作者
Sareena Karapoola,Nikhilesh Singh,Chester Rebeiro,V. Kamakoti
摘要
Malware programs are diverse, with varying objectives, functionalities, and threat levels ranging from mere pop-ups to significant financial losses. Consequently, their run-time footprints across the system differ, impacting the optimal data source (Network, Operating system (OS), Hardware) and features that are instrumental to malware detection. Further, the variations in threat levels of malware classes affect the user policies for detection. Thus, the optimal tuple of $\langle \tt data$ - $\tt source$ , $\tt features$ , $\tt user$ - $\tt policies \rangle$ , determined experimentally, is different for each malware class, impacting the state-of-the-art detection solutions that are agnostic to these subtle differences.

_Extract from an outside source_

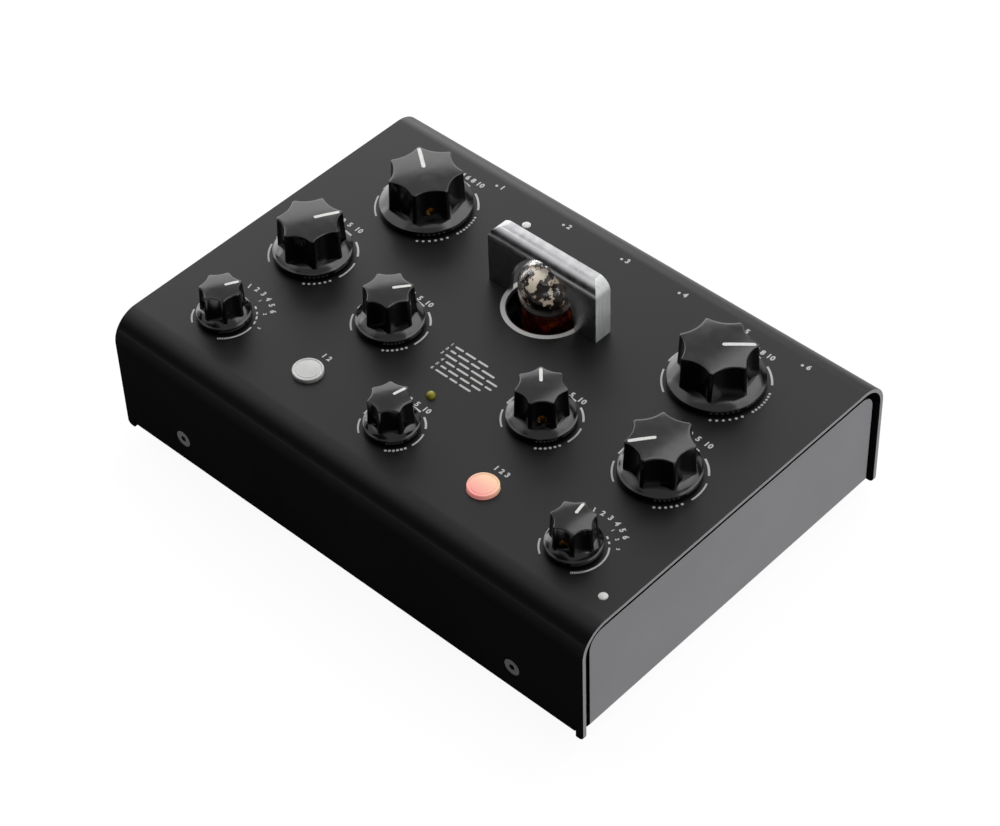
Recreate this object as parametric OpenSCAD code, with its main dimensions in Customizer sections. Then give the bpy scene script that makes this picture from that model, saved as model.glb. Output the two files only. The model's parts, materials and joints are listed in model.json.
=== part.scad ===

This paper presents ${\sf SUNDEW}$ , a framework to detect malware classes using the corresponding optimal tuple of $\langle \tt data$ - $\tt source$ , $\tt features$ , $\tt user$ - $\tt policies \rangle$ . ${\sf SUNDEW}$ uses an ensemble of specialized predictors, each trained with a particular data source (network, OS, and hardware) and tuned for features and policies of a specific class. While the specialized ensemble with a holistic view across the system improves detection, aggregating the independent conflicting inferences from the different predictors is challenging. ${\sf SUNDEW}$ resolves such conflicts with a hierarchical aggregation considering the threat-level, noise in the data sources, and prior domain knowledge. We evaluate ${\sf SUNDEW}$ on a real-world dataset of over 10,000 malware samples from 8 classes. It achieves an F1-Score of one for most classes, with an average of 0.93, and has a limited performance overhead of 1.5%. Our experiments on a common multi-featured dataset show that ${\sf SUNDEW}$ is 10% more accurate, with 89% lower false positives, than prior state-of-the-art predictors.